The zero-initialized residual injection strategy is a mature engineering choice that ensures the pretrained model's generative capability is not compromised.

Limitations & Future Work¶

Initial 3D reconstruction is coarse; geometric detail and material quality are sensitive to the precision of textual descriptions.
The quality and coverage of 3D asset retrieval are constrained by existing asset libraries.
Only HDR environment maps are supported as global illumination; fine-grained control of local light sources is not yet available.
Scene proxy rendering requires engines such as Blender, adding complexity to the inference pipeline.

vs.
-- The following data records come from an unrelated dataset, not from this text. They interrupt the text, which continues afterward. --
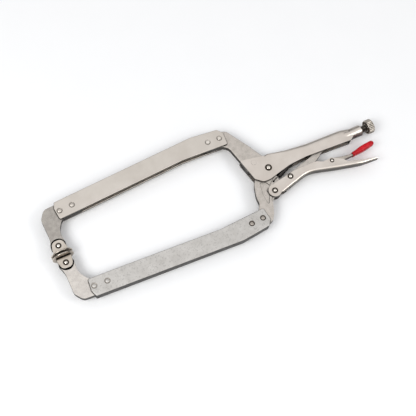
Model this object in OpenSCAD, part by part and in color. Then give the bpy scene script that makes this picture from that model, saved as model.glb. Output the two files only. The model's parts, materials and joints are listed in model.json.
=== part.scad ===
// Deep-reach locking C-clamp pliers with swivel pads.
// The tool lies flat: +X runs from the jaws to the adjusting knob, +Z is up, and the
// sheet-metal halves are symmetric about z = 0. Arms mirror each other about y = 0.
// Inside each module the main pivot is at x = 0; placed() moves it to the row origin.

/* [Arms] */
// Length of one arm channel, end to end
arm_length = 243; // [200:1:300]
// Distance from the centre line to the back of an arm at its front end
arm_half_front = 67.5; // [55:0.5:80]
// Distance from the centre line to the back of an arm at its highest point
arm_half_rear = 79; // [68:0.5:92]
// Depth of an arm channel, from its back to its open edge
arm_depth = 24.6; // [20.5:0.1:29.5]
// Thickness of the arm channel sheet
arm_sheet = 2.5; // [1.5:0.1:3.2]
// Shank diameter of the arm rivets
arm_rivet_d = 5.2; // [4:0.1:6.4]

/* [Forged jaws] */
// Thickness of the four jaw forgings
forging_t = 7.8; // [6.4:0.1:9.4]
// Width of a tip jaw between its elbow and its pad
tip_neck = 15; // [12.5:0.5:18]
// Radius of the lower jaw around the main pivot
hub_r = 9.5; // [7.9:0.1:11.4]

/* [Swivel pads] */
// Diameter of a swivel pad
pad_d = 28; // [23:0.1:34]
// Thickness of the pad's plate
pad_t = 1.8; // [1.5:0.1:2.2]
// Gap between the two closed pads
pad_gap = 2.4; // [1.2:0.1:3]
// Height of a pad rivet above its pad's face
pad_pivot_h = 10.7; // [10.4:0.1:12.9]
// Width of a pad's ears where they meet the plate
ear_w = 19; // [16.5:0.5:23]
// Thickness of one pad ear
ear_t = 2; // [1.5:0.1:2.4]
// Shank diameter of the pad rivets
pad_rivet_d = 5; // [4:0.1:6]

/* [Handles] */
// Length of the upper handle shell behind the main pivot
upper_len = 140.8; // [117:0.1:169]
// Length of the lower handle behind the main pivot
lower_len = 143; // [134:1:160]
// Thickness of the handle sheet
handle_sheet = 2.4; // [1.8:0.1:3]
// Shank diameter of the main pivot rivet
main_pin_d = 7; // [5.5:0.1:8.4]
// Shank diameter of the lower handle rivet and of the link pin
handle_pin_d = 5.6; // [4.6:0.1:6.7]
// Shank diameter of the release lever pin
lever_pin_d = 4; // [3.2:0.1:4.8]

/* [Adjusting screw] */
// Outside diameter of the screw's thread
screw_d = 9.2; // [7.6:0.1:11.1]
// Wall of the round tube that holds the screw
tube_wall = 3; // [2.5:0.1:3.6]
// Diameter of the knurled knob
knob_d = 19.6; // [16.3:0.1:23.6]
// Length of the knurled knob
knob_len = 9.6; // [8:0.1:11.6]
// Thread showing between the tube and the knob
screw_out = 9.2; // [6:0.1:14]

/* [Toggle link and lever] */
// Depth of the toggle link bar
link_depth = 9; // [7.4:0.1:10]
// Gap between the toggle link's tip and the adjusting screw
link_tip_gap = 5.6; // [5.2:0.1:8]
// Length of the vinyl sleeve on the release lever
sleeve_len = 38; // [31:1:44]

/* [Spring] */
// Outside diameter of the tension spring
spring_d = 6.4; // [5.2:0.1:7]
// Wire diameter of the tension spring
spring_wire = 1; // [0.8:0.1:1.2]

/* [Fits] */
// Radial clearance of a pin that turns in its hole
run_fit = 0.05; // [0.03:0.01:0.09]
// Gap on each side of a flat piece that moves between two walls
side_gap = 0.2; // [0.1:0.05:0.4]

/* [Hidden] */
$fn = 48;

// Colours
nickel = [0.84, 0.82, 0.79];
forged = [0.78, 0.76, 0.72];
dark_steel = [0.42, 0.41, 0.40];
vinyl_red = [0.80, 0.07, 0.12];

// Half thicknesses, measured from z = 0
forging_z = forging_t / 2;
arm_z = forging_z + arm_sheet;
shell_in_z = forging_z + side_gap;
shell_z = shell_in_z + handle_sheet;
web_z = forging_z - 0.9;
lower_in_z = web_z + side_gap;
lower_z = lower_in_z + handle_sheet;
bar_z = lower_in_z - side_gap;
ear_in_z = bar_z + side_gap;
ear_z = ear_in_z + ear_t;

// Main pivot and the fixed points of the linkage
pivot = [0, -2.6];
handle_pivot = pivot + [-7.2, -32.1];
link_pivot = pivot + [20.8, -22.7];
screw_y = pivot[1] - 0.4;
lever_pivot = pivot + [82, -25.6];
spring_hole = pivot + [-2.2, -19.1];
spring_hook = pivot + [54, 4.6];

lug_w = 2.4;
lug_h = 5.6;
plug_at = pivot + [-14.4, 14.4];
plug_d = 7;

// Handles: the shell's plates end here, and the ears of the lower handle have this radius
shell_end_x = upper_len - 22;
ear_out_r = 8.6;
recess_r = ear_out_r + 0.9;

// The lever's tail, which the sleeve follows
tail_start = lever_pivot + [29, -2.8];
tail_dir = unit([32, 4.1]);
tail_end = tail_start + tail_dir * (sleeve_len - 5);
tail_w = 3.2;

// Arm channel: x of its two ends and of the bends in its back
arm_rear_x = -31;
arm_front_x = arm_rear_x - arm_length;
arm_high_x = arm_rear_x - 44;
arm_slope = (arm_half_rear - arm_half_front) / (arm_high_x - (arm_front_x + 3));
function arm_back(x) = arm_half_rear - arm_slope * (arm_high_x - x);
function arm_open(x) = arm_back(x) - arm_depth;
front_rivet_x = [arm_front_x + 5.6, arm_front_x + 22.6];
rear_rivet_x = [arm_rear_x - 25, arm_rear_x - 8.6];
front_rivets = [for (x = front_rivet_x) [x, arm_back(x) - arm_depth / 2 - 1.2]];
rear_rivets = [[rear_rivet_x[0], arm_half_rear - 15.8], [rear_rivet_x[1], arm_half_rear - 16.7]];
tongue_front_x = arm_front_x + 32;
tongue_rear_x = arm_rear_x - 35;
tongue_fit = 0.05;

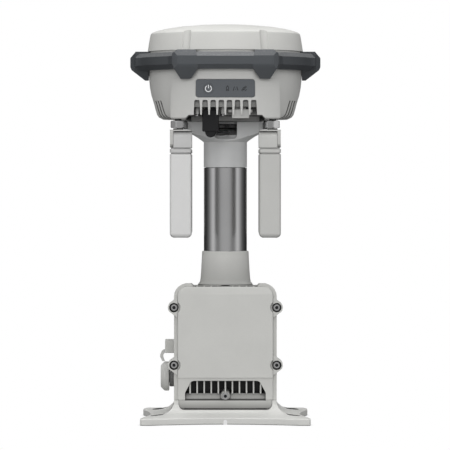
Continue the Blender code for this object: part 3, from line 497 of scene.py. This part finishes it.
def lathe(name, profile, turn, steps=48, shape=None, closed=False, dark_rings=()):
    """Turns (radius, height) pairs in millimetres; shape(index, angle, radius) may change the radius."""
    rings = []
    for index, (radius, height) in enumerate(profile):
        if radius == 0:
            rings.append([(0, 0, height)])
            continue
        ring = []
        for step in range(steps):
            angle = 2 * math.pi * step / steps
            r = shape(index, angle, radius) if shape else radius
            ring.append((r * math.cos(angle), r * math.sin(angle), height))
        rings.append(ring)
    return skin(name, rings, closed, turn, dark_rings)


def place(x, y, z, axis="Z"):
    """The transform that stands a lathe's axis along the named one, its origin at x, y, z in millimetres."""
    turns = {
        "Z": Matrix.Identity(4),
        "Y": Matrix.Rotation(math.radians(-90), 4, "X"),
        "-X": Matrix.Rotation(math.radians(-90), 4, "Y"),
    }
    return Matrix.Translation(Vector((x, y, z)) * MM) @ turns[axis]


def hexagon(angle, corner, turned=0.0):
    """The radius of a hexagon with the given corner radius at this angle."""
    sixth = math.radians(60)
    return corner * math.cos(sixth / 2) / math.cos((angle - turned) % sixth - sixth / 2)


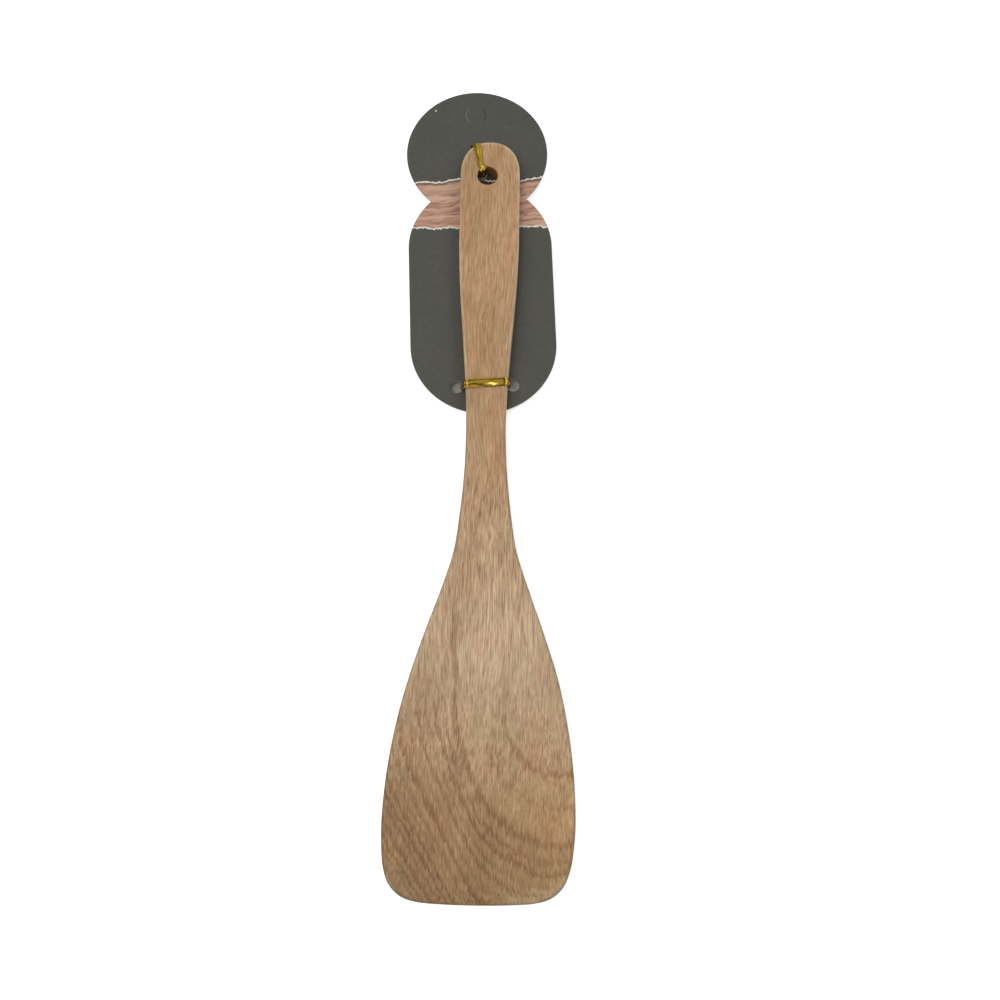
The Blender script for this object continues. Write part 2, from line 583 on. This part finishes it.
def baked(piece):
    """The mesh of an object with its modifiers applied. The object is removed."""
    bpy.context.view_layer.update()
    mesh = bpy.data.meshes.new_from_object(piece.evaluated_get(bpy.context.evaluated_depsgraph_get()))
    bpy.data.objects.remove(piece)
    return mesh


def ease(t):
    c = np.clip(t, 0, 1)
    return c * c * (3 - 2 * c)


def mix(a, b, share):
    return a + (b - a) * share


def unit(v):
    v = np.asarray(v, float)
    return v / np.linalg.norm(v)


def smooth_curve(stops, steps):
    """Points of a curve through the stops, with so many steps from one stop to the next."""
    stops = np.asarray(stops, float)
    made = []
    for i in range(len(stops) - 1):
        a, b, c, d = stops[max(i - 1, 0)], stops[i], stops[i + 1], stops[min(i + 2, len(stops) - 1)]
        terms = 2 * b, c - a, 2 * a - 5 * b + 4 * c - d, 3 * b - a - 3 * c + d
        for t in np.arange(steps) / steps:
            made.append((terms[0] + terms[1] * t + terms[2] * t**2 + terms[3] * t**3) / 2)
    return np.array(made + [stops[-1]])


def tube_faces(rings, sides):
    faces = []
    for r in range(rings - 1):
        for i in range(sides):
            j = (i + 1) % sides
            faces.append((r * sides + i, r * sides + j, (r + 1) * sides + j, (r + 1) * sides + i))
    return faces


def end_faces(rings, sides):
    last = (rings - 1) * sides
    return [tuple(range(sides)), tuple(range(last, last + sides))[::-1]]


# Turner

OUTLINE_STEPS, GRIP_POINTS, CROWN_POINTS, BACK_STEPS, FRONT_STEPS, BORE_SIDES = 8, 57, 49, 6, 10, 96
# Width of the strip of even faces along each flat's rim
FLAT_RIM = 0.25
# Outline of the blade's foot: share of half its width, share of the distance to the neck
FOOT = [(0, 0), (0.25, 0.0007), (0.5, 0.003), (0.62, 0.006), (0.7, 0.0098), (0.77, 0.0158), (0.84, 0.0262),
        (0.905, 0.0425), (0.95, 0.066), (0.98, 0.098)]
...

CameraCtrl: CameraCtrl controls only camera motion, whereas LiVER additionally achieves decoupled control of lighting and layout.
vs. VideoFrom3D: VideoFrom3D requires training a style LoRA for each test sample (~40 minutes) and neglects lighting; LiVER is end-to-end and lighting-aware.
vs. Light-A-Video/LumiSculpt: These methods focus on video relighting but entangle lighting with other physical attributes; LiVER achieves decoupling by starting from 3D scene proxies.
Insight: Using intermediate PBR rendering results as conditioning signals for generative models represents a generalizable paradigm.

Rating¶

Novelty: ⭐⭐⭐⭐ — The idea of using PBR rendering channels as conditioning signals for video generation is novel; the integrated design combining agent, renderer, and diffusion model is cohesive.
Experimental Thoroughness: ⭐⭐⭐⭐ — Quantitative, qualitative, user study, and ablation experiments are comprehensive, though the dataset scale is relatively small (11K videos).
Writing Quality: ⭐⭐⭐⭐ — The paper is well-structured with detailed method descriptions and high-quality illustrations.
Value: ⭐⭐⭐⭐ — The work has practical value for film production and virtual content creation, advancing the development of controllable video generation.